Pre-market gap scanners need a written filter list—chasing every gap is not a strategy.

What Entry and Exit Rules Define Gap Fill Trades?

Short gap ups: enter on break of opening range low or first five-minute lower high after failed continuation; stop above gap day high. Long gap downs: enter on reclaim of opening range high with stop below gap day low. Target partial at fifty percent fill, balance at prior close or full fill. Scale out as price enters gap zone—fills often stall mid-gap. Time stop if fill does not progress within first ninety minutes for day trades. For swing gap fills, use daily close back inside gap as partial exit signal.

Entering at the open without confirmation sacrifices risk-reward—wait for failure of gap-direction momentum.

When Should You Avoid Gap Fill Strategies?

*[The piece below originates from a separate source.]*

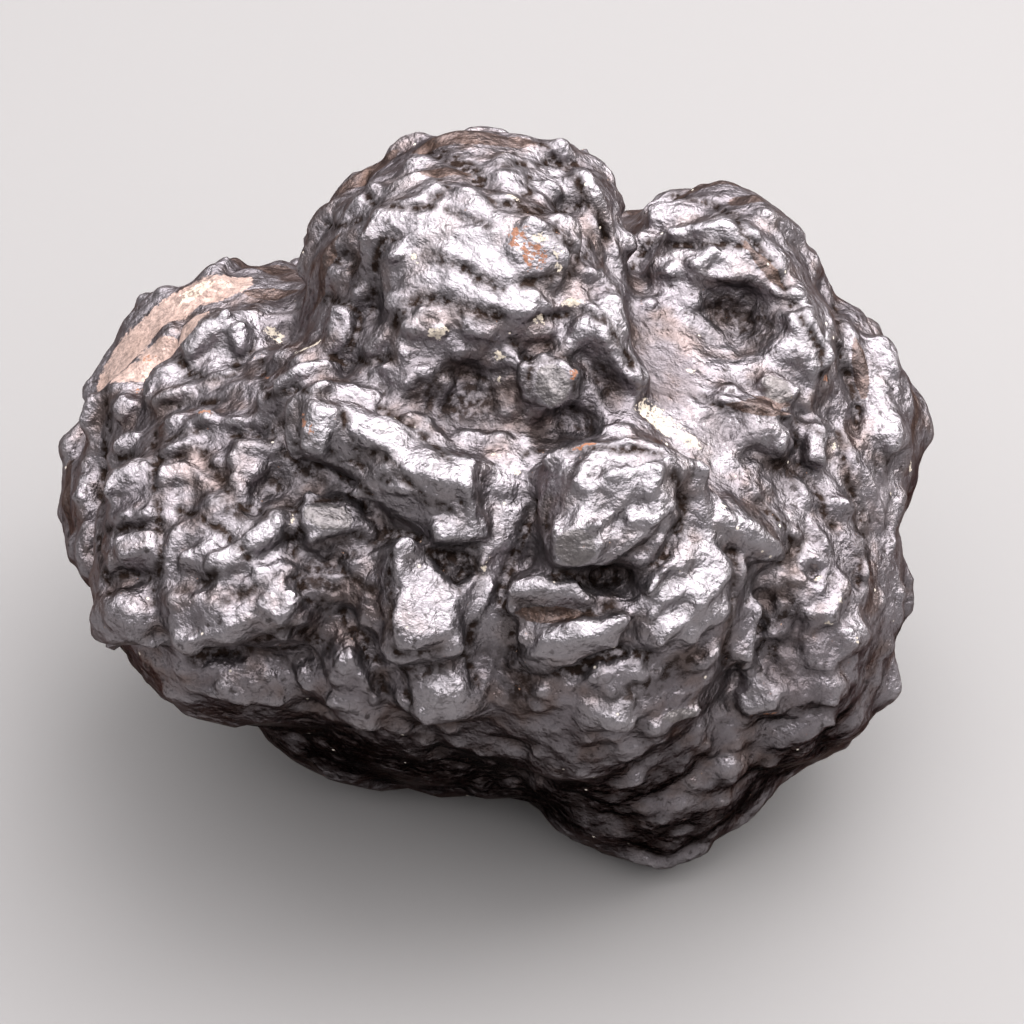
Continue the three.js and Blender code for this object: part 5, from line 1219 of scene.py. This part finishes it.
studio = {
    "floorColour": (0.26, 0.254, 0.248),
    "floorRoughness": 0.9,
    "floorHalf": 2,  # m
    "worldColour": (1, 0.965, 0.985),
    "worldStrength": 0.29,
    "boxes": [  # name, place in mm, size in mm, power in W, colour
        ("sky", (40, -10, 370), (900, 860), 6, (1, 0.975, 1)),
        ("lantern", (60, 60, 260), (240, 220), 0.7, (1, 0.975, 1)),
        ("left", (-270, 20, 160), (120, 120), 0.06, (1, 0.98, 1)),
        ("right", (260, 60, 150), (120, 160), 0.3, (1, 0.98, 0.97)),
        ("rear", (30, 430, 265), (860, 180), 0.8, (1, 0.975, 1)),
    ],
}


def makeStudio():
    bm = bmesh.new()
    bmesh.ops.create_grid(bm, x_segments=1, y_segments=1, size=studio["floorHalf"])
    floorMesh = meshFrom(bm, "floor")
    floor = bpy.data.objects.new("floor", floorMesh)
    material = bpy.data.materials.new("paleFloor")
    material.use_nodes = True
    shader = material.node_tree.nodes["Principled BSDF"]
    shader.inputs["Base Color"].default_value = asColour(studio["floorColour"])
    shader.inputs["Roughness"].default_value = studio["floorRoughness"]
    floorMesh.materials.append(material)
    bpy.context.scene.collection.objects.link(floor)
    for name, place, (wide, tall), power, colour in studio["boxes"]:
        data = bpy.data.lights.new(name, "AREA")
        data.shape = "RECTANGLE"
        data.size, data.size_y = wide * mm, tall * mm
        data.energy = power
        data.color = colour
        lamp = bpy.data.objects.new(name, data)
        lamp.location = Vector(place) * mm
        lamp.rotation_euler = (lamp.location - middle).to_track_quat("Z", "Y").to_euler()
        bpy.context.scene.collection.objects.link(lamp)
    world = bpy.data.worlds.new("softRoom")
    world.use_nodes = True
    background = world.node_tree.nodes["Background"]
    background.inputs["Color"].default_value = asColour(studio["worldColour"])
    background.inputs["Strength"].default_value = studio["worldStrength"]
    bpy.context.scene.world = world
    bpy.context.scene.view_settings.view_transform = "Standard"


makeCamera()
makeStudio()
noise.seed_set(7)
stoneMesh = makeSkin()
addAttributes(stoneMesh)
stoneMesh.materials.clear()
stoneMesh.materials.append(oxideMaterial())
stone = bpy.data.objects.new("stoneSkin", stoneMesh)
bpy.context.scene.collection.objects.link(stone)
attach(stone, "root")
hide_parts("stone")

Earnings and FDA gaps with massive volume and range expansion. Gap and go momentum leaders holding above VWAP all session. Breakaway gaps from multi-month bases on sector rotation. Macro gap days when index trend strongly supports gap direction. Thin floats where halts and squeezes invalidate stop placement. Gap fill is a mean-reversion niche—forcing it in trend days produces repeated stop-outs at the highs. Mark no-trade gap types after reviewing twenty examples in your universe.

If price holds gap extreme through first hour on rising volume, fill thesis is wrong—stand aside or flip playbook.

How Do You Manage Risk on Gap Fill Trades?

Risk one percent or less—gap trades can move fast against you at the open. Stops must be beyond gap day extreme, not mid-gap hope levels. Size smaller on wide-gap names where stop distance is large. Avoid averaging into losers when fill stalls—either add at planned scale points with smaller clips or exit. Track fill rate by gap size bucket; adjust filters when expectancy drops. Gap fill strategies reward selectivity and quick invalidation recognition more than high frequency.

Document gap percent, volume ratio, and first-hour structure—patterns in your journal beat generic fill folklore.